Disengagement theory is best understood within a broader theoretical landscape that includes contrasting and complementary perspectives on aging. Its primary counterparts are Activity Theory and Continuity Theory, both of which emerged partly in response to the perceived shortcomings and negative implications of disengagement. Activity theory, for example, posits that successful aging is maximized when older adults remain socially active and maintain roles and activities similar to those they held in middle age. It champions engagement as a pathway to satisfaction and well-being, directly opposing the notion of withdrawal.

Continuity theory offers a more individualized perspective, suggesting that individuals, as they age, strive to maintain a sense of consistency in their internal (e.g., personality, ideas) and external (e.g., relationships, activities) structures. This means that an active person will seek to remain active, perhaps adapting activities to suit physical changes, while a more introverted person might continue to prefer solitary pursuits. This theory acknowledges that there is no single “correct” way to age, and that individual patterns of behavior and preference tend to persist. These two theories, alongside disengagement, form a crucial triad in early gerontology, each contributing to our understanding of the diverse ways individuals adapt to later life.

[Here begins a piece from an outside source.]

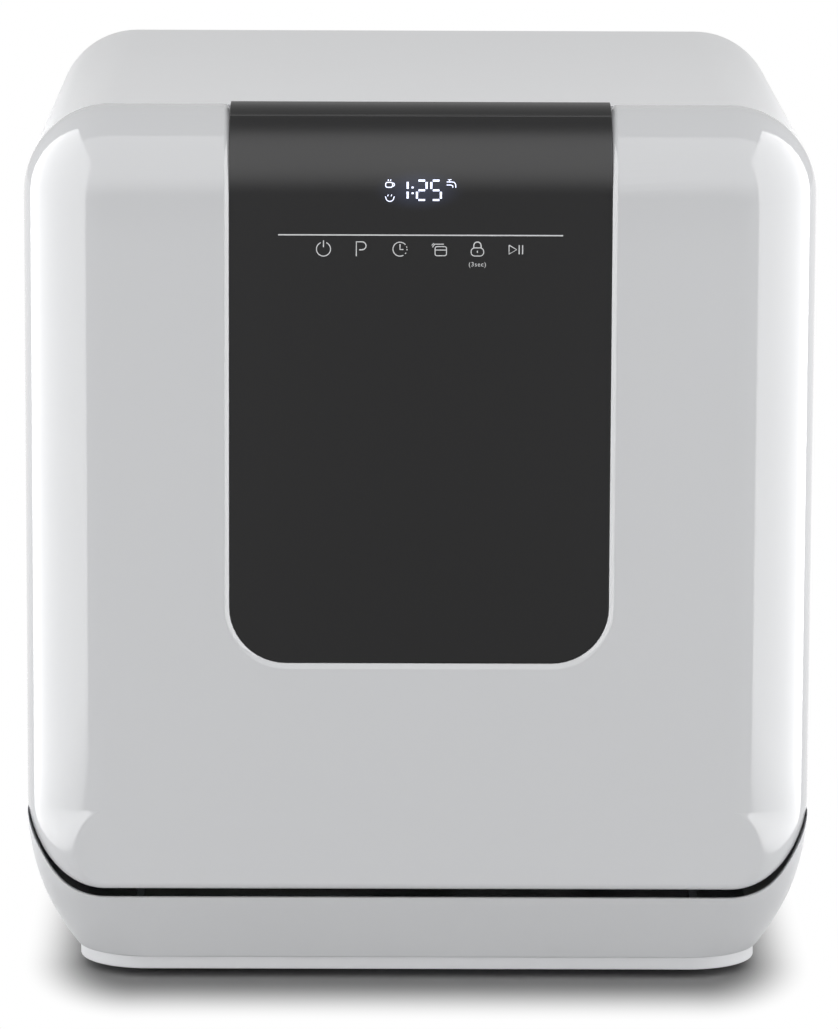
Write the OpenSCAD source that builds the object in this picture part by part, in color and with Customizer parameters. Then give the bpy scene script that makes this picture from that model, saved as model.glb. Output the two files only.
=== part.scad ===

More broadly, disengagement theory fits into the subfields of developmental psychology and social psychology. Within developmental psychology, it addresses the social and emotional changes that occur across the lifespan, particularly in old age. From a social psychological perspective, it examines the dynamic interplay between individuals and their social environment, exploring how societal expectations and individual choices shape social relationships and social roles in later life. The theory also connects to broader concepts such as successful aging, which often emphasizes maintaining physical, mental, and social health, and the importance of social support networks for buffering the challenges of aging. Understanding disengagement theory, therefore, provides a historical lens through which to appreciate the evolution of thought on aging and its complex interactions with individual psychology and societal structures.